What you should do »
Quote the data below in full, please, without altering anything.

-- begin Data shown --

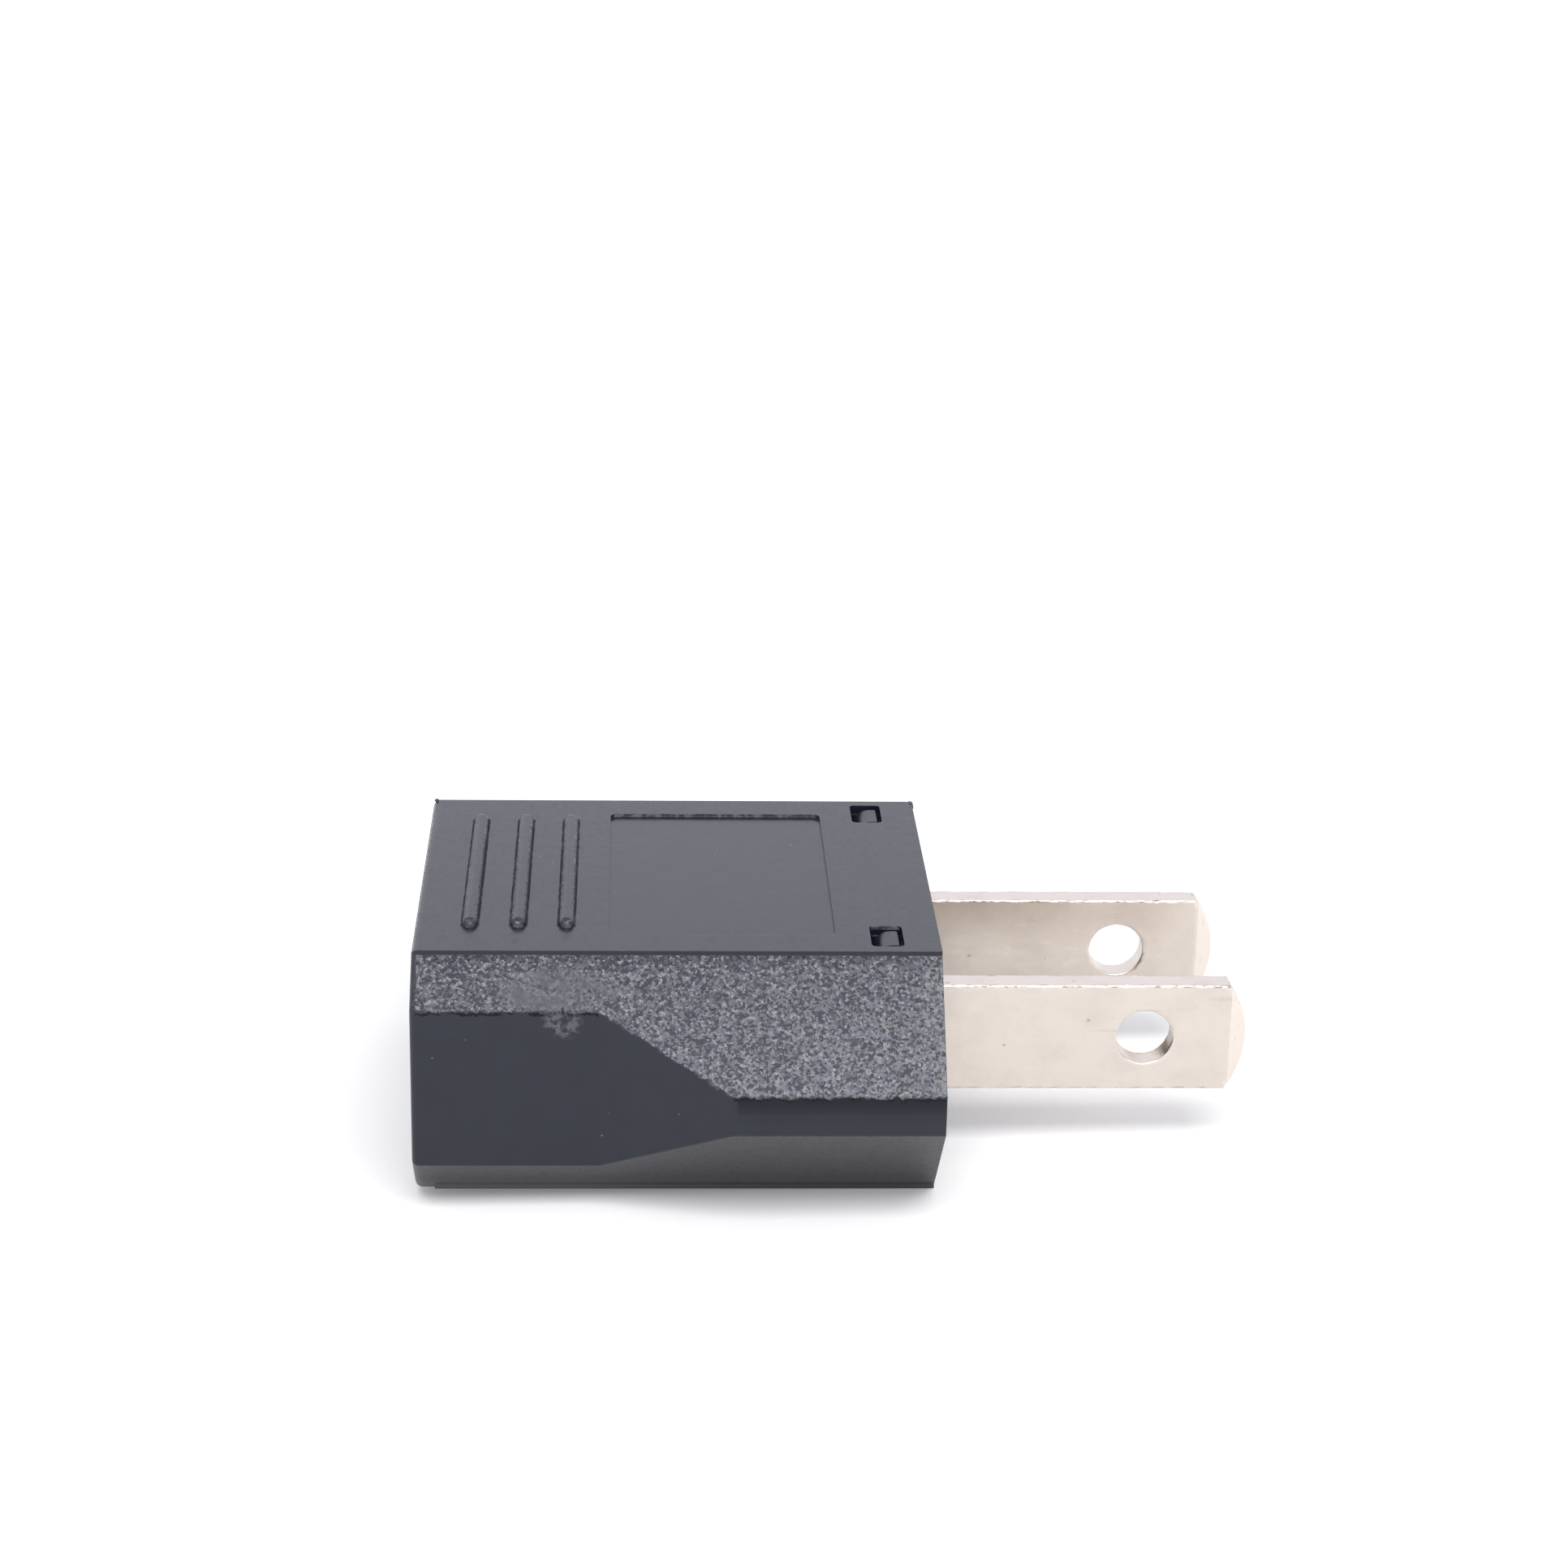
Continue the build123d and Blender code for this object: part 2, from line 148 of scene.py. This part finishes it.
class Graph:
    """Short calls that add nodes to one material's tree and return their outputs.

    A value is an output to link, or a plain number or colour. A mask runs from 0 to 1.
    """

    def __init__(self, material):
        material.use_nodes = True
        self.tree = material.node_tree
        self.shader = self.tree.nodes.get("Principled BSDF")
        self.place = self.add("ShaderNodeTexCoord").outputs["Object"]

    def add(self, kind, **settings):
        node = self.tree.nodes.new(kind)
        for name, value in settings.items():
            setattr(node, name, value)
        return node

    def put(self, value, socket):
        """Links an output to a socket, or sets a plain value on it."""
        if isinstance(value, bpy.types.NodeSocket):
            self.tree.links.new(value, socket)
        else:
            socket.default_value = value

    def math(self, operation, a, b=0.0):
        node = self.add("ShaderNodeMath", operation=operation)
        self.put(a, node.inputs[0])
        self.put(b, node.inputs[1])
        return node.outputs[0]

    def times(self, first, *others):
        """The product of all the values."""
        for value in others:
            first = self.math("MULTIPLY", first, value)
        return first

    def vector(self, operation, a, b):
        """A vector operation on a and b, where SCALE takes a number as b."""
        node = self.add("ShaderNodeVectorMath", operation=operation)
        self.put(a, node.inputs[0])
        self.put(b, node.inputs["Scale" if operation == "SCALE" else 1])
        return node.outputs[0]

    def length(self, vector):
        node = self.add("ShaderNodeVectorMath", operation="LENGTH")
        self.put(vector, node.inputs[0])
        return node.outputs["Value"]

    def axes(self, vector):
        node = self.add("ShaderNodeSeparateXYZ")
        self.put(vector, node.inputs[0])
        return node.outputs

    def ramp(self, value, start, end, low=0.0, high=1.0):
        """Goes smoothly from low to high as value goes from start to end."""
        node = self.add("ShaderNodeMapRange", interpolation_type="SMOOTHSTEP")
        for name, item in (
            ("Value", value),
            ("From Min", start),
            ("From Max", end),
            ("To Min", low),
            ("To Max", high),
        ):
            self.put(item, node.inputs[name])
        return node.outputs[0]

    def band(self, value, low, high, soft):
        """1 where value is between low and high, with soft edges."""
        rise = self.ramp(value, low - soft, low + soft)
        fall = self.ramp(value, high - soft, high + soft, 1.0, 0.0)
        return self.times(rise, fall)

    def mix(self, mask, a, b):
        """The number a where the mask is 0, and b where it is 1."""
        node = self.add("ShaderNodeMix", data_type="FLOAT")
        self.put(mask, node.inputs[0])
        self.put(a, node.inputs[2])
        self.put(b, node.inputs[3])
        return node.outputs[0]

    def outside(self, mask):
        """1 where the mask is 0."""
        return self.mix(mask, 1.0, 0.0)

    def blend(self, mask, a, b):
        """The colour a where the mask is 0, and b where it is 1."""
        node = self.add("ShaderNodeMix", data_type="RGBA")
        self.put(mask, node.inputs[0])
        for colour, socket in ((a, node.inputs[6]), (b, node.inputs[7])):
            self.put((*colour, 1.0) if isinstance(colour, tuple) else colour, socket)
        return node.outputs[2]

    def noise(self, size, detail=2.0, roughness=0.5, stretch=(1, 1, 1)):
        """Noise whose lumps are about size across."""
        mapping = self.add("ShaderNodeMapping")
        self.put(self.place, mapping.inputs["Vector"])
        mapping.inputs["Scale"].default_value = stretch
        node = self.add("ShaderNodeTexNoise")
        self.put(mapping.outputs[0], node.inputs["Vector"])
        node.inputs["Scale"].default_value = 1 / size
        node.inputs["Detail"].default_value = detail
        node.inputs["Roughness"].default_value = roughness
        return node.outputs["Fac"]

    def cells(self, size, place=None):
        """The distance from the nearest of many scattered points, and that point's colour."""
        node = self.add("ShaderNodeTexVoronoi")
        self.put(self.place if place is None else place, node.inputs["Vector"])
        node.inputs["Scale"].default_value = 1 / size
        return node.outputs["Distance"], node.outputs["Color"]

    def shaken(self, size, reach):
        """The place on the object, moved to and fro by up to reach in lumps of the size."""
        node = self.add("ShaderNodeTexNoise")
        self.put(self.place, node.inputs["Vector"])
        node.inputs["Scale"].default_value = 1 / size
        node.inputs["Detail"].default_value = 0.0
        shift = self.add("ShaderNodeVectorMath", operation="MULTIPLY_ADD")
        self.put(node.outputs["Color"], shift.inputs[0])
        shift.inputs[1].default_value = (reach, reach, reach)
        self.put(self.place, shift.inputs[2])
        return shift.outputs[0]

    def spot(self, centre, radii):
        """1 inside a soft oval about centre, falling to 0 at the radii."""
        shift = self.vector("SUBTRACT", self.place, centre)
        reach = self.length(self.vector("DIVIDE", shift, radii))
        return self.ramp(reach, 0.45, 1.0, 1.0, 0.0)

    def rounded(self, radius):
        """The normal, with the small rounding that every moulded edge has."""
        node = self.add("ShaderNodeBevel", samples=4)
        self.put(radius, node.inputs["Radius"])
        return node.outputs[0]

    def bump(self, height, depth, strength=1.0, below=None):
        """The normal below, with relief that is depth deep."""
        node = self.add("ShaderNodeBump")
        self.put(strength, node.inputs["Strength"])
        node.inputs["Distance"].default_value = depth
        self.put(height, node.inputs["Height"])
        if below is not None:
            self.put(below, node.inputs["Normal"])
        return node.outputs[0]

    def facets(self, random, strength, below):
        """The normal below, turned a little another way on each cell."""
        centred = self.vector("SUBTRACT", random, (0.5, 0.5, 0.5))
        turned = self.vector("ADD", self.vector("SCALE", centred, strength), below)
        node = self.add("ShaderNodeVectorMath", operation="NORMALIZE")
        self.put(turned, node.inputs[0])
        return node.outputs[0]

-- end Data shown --

Exercise response »
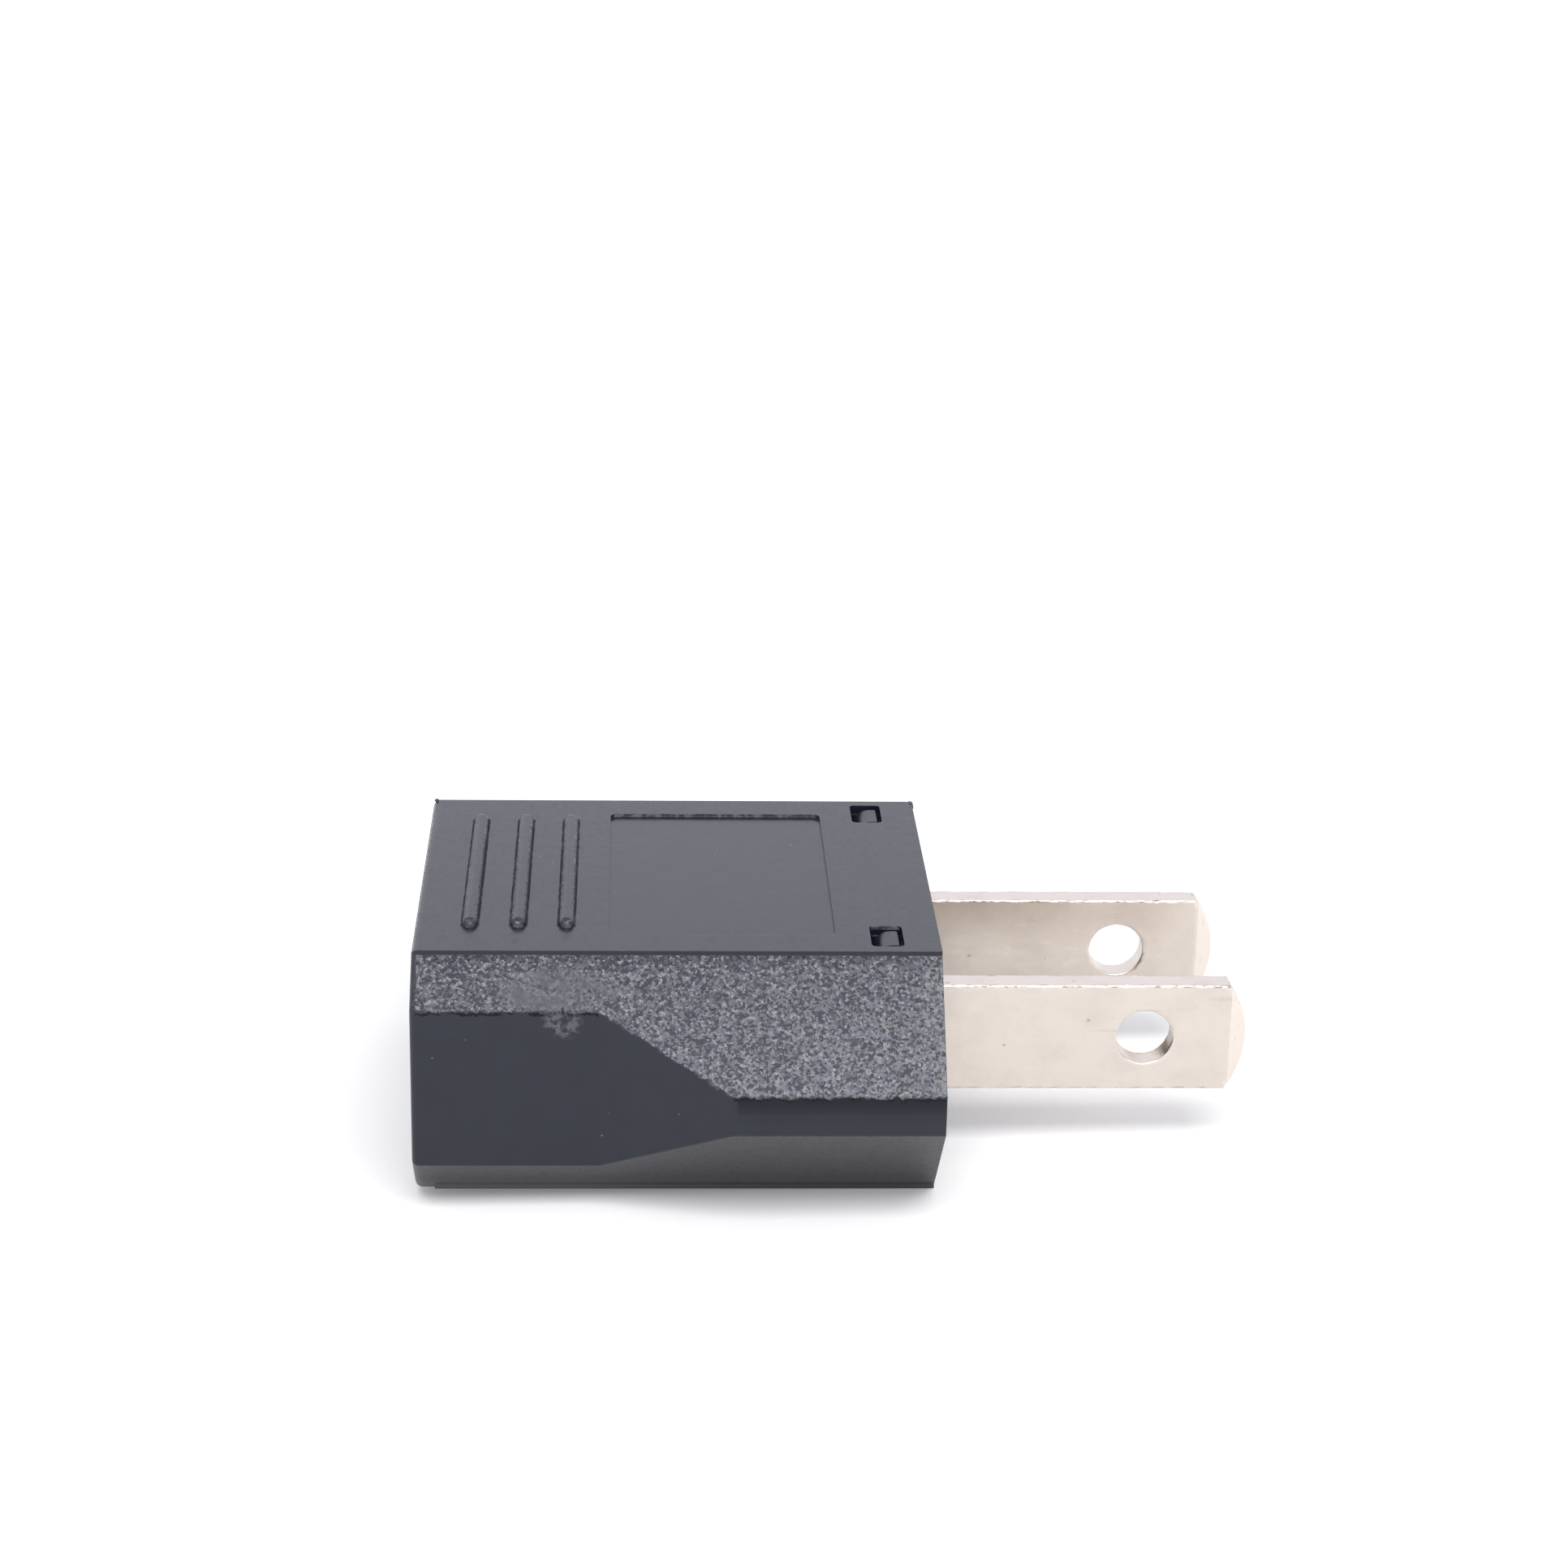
Continue the build123d and Blender code for this object: part 2, from line 148 of scene.py. This part finishes it.
class Graph:
    """Short calls that add nodes to one material's tree and return their outputs.

    A value is an output to link, or a plain number or colour. A mask runs from 0 to 1.
    """

    def __init__(self, material):
        material.use_nodes = True
        self.tree = material.node_tree
        self.shader = self.tree.nodes.get("Principled BSDF")
        self.place = self.add("ShaderNodeTexCoord").outputs["Object"]

    def add(self, kind, **settings):
        node = self.tree.nodes.new(kind)
        for name, value in settings.items():
            setattr(node, name, value)
        return node

    def put(self, value, socket):
        """Links an output to a socket, or sets a plain value on it."""
        if isinstance(value, bpy.types.NodeSocket):
            self.tree.links.new(value, socket)
        else:
            socket.default_value = value

    def math(self, operation, a, b=0.0):
        node = self.add("ShaderNodeMath", operation=operation)
        self.put(a, node.inputs[0])
        self.put(b, node.inputs[1])
        return node.outputs[0]

    def times(self, first, *others):
        """The product of all the values."""
        for value in others:
            first = self.math("MULTIPLY", first, value)
        return first

    def vector(self, operation, a, b):
        """A vector operation on a and b, where SCALE takes a number as b."""
        node = self.add("ShaderNodeVectorMath", operation=operation)
        self.put(a, node.inputs[0])
        self.put(b, node.inputs["Scale" if operation == "SCALE" else 1])
        return node.outputs[0]

    def length(self, vector):
        node = self.add("ShaderNodeVectorMath", operation="LENGTH")
        self.put(vector, node.inputs[0])
        return node.outputs["Value"]

    def axes(self, vector):
        node = self.add("ShaderNodeSeparateXYZ")
        self.put(vector, node.inputs[0])
        return node.outputs

    def ramp(self, value, start, end, low=0.0, high=1.0):
        """Goes smoothly from low to high as value goes from start to end."""
        node = self.add("ShaderNodeMapRange", interpolation_type="SMOOTHSTEP")
        for name, item in (
            ("Value", value),
            ("From Min", start),
            ("From Max", end),
            ("To Min", low),
            ("To Max", high),
        ):
            self.put(item, node.inputs[name])
        return node.outputs[0]

    def band(self, value, low, high, soft):
        """1 where value is between low and high, with soft edges."""
        rise = self.ramp(value, low - soft, low + soft)
        fall = self.ramp(value, high - soft, high + soft, 1.0, 0.0)
        return self.times(rise, fall)

    def mix(self, mask, a, b):
        """The number a where the mask is 0, and b where it is 1."""
        node = self.add("ShaderNodeMix", data_type="FLOAT")
        self.put(mask, node.inputs[0])
        self.put(a, node.inputs[2])
        self.put(b, node.inputs[3])
        return node.outputs[0]

    def outside(self, mask):
        """1 where the mask is 0."""
        return self.mix(mask, 1.0, 0.0)

    def blend(self, mask, a, b):
        """The colour a where the mask is 0, and b where it is 1."""
        node = self.add("ShaderNodeMix", data_type="RGBA")
        self.put(mask, node.inputs[0])
        for colour, socket in ((a, node.inputs[6]), (b, node.inputs[7])):
            self.put((*colour, 1.0) if isinstance(colour, tuple) else colour, socket)
        return node.outputs[2]

    def noise(self, size, detail=2.0, roughness=0.5, stretch=(1, 1, 1)):
        """Noise whose lumps are about size across."""
        mapping = self.add("ShaderNodeMapping")
        self.put(self.place, mapping.inputs["Vector"])
        mapping.inputs["Scale"].default_value = stretch
        node = self.add("ShaderNodeTexNoise")
        self.put(mapping.outputs[0], node.inputs["Vector"])
        node.inputs["Scale"].default_value = 1 / size
        node.inputs["Detail"].default_value = detail
        node.inputs["Roughness"].default_value = roughness
        return node.outputs["Fac"]

    def cells(self, size, place=None):
        """The distance from the nearest of many scattered points, and that point's colour."""
        node = self.add("ShaderNodeTexVoronoi")
        self.put(self.place if place is None else place, node.inputs["Vector"])
        node.inputs["Scale"].default_value = 1 / size
        return node.outputs["Distance"], node.outputs["Color"]

    def shaken(self, size, reach):
        """The place on the object, moved to and fro by up to reach in lumps of the size."""
        node = self.add("ShaderNodeTexNoise")
        self.put(self.place, node.inputs["Vector"])
        node.inputs["Scale"].default_value = 1 / size
        node.inputs["Detail"].default_value = 0.0
        shift = self.add("ShaderNodeVectorMath", operation="MULTIPLY_ADD")
        self.put(node.outputs["Color"], shift.inputs[0])
        shift.inputs[1].default_value = (reach, reach, reach)
        self.put(self.place, shift.inputs[2])
        return shift.outputs[0]

    def spot(self, centre, radii):
        """1 inside a soft oval about centre, falling to 0 at the radii."""
        shift = self.vector("SUBTRACT", self.place, centre)
        reach = self.length(self.vector("DIVIDE", shift, radii))
        return self.ramp(reach, 0.45, 1.0, 1.0, 0.0)

    def rounded(self, radius):
        """The normal, with the small rounding that every moulded edge has."""
        node = self.add("ShaderNodeBevel", samples=4)
        self.put(radius, node.inputs["Radius"])
        return node.outputs[0]

    def bump(self, height, depth, strength=1.0, below=None):
        """The normal below, with relief that is depth deep."""
        node = self.add("ShaderNodeBump")
        self.put(strength, node.inputs["Strength"])
        node.inputs["Distance"].default_value = depth
        self.put(height, node.inputs["Height"])
        if below is not None:
            self.put(below, node.inputs["Normal"])
        return node.outputs[0]

    def facets(self, random, strength, below):
        """The normal below, turned a little another way on each cell."""
        centred = self.vector("SUBTRACT", random, (0.5, 0.5, 0.5))
        turned = self.vector("ADD", self.vector("SCALE", centred, strength), below)
        node = self.add("ShaderNodeVectorMath", operation="NORMALIZE")
        self.put(turned, node.inputs[0])
        return node.outputs[0]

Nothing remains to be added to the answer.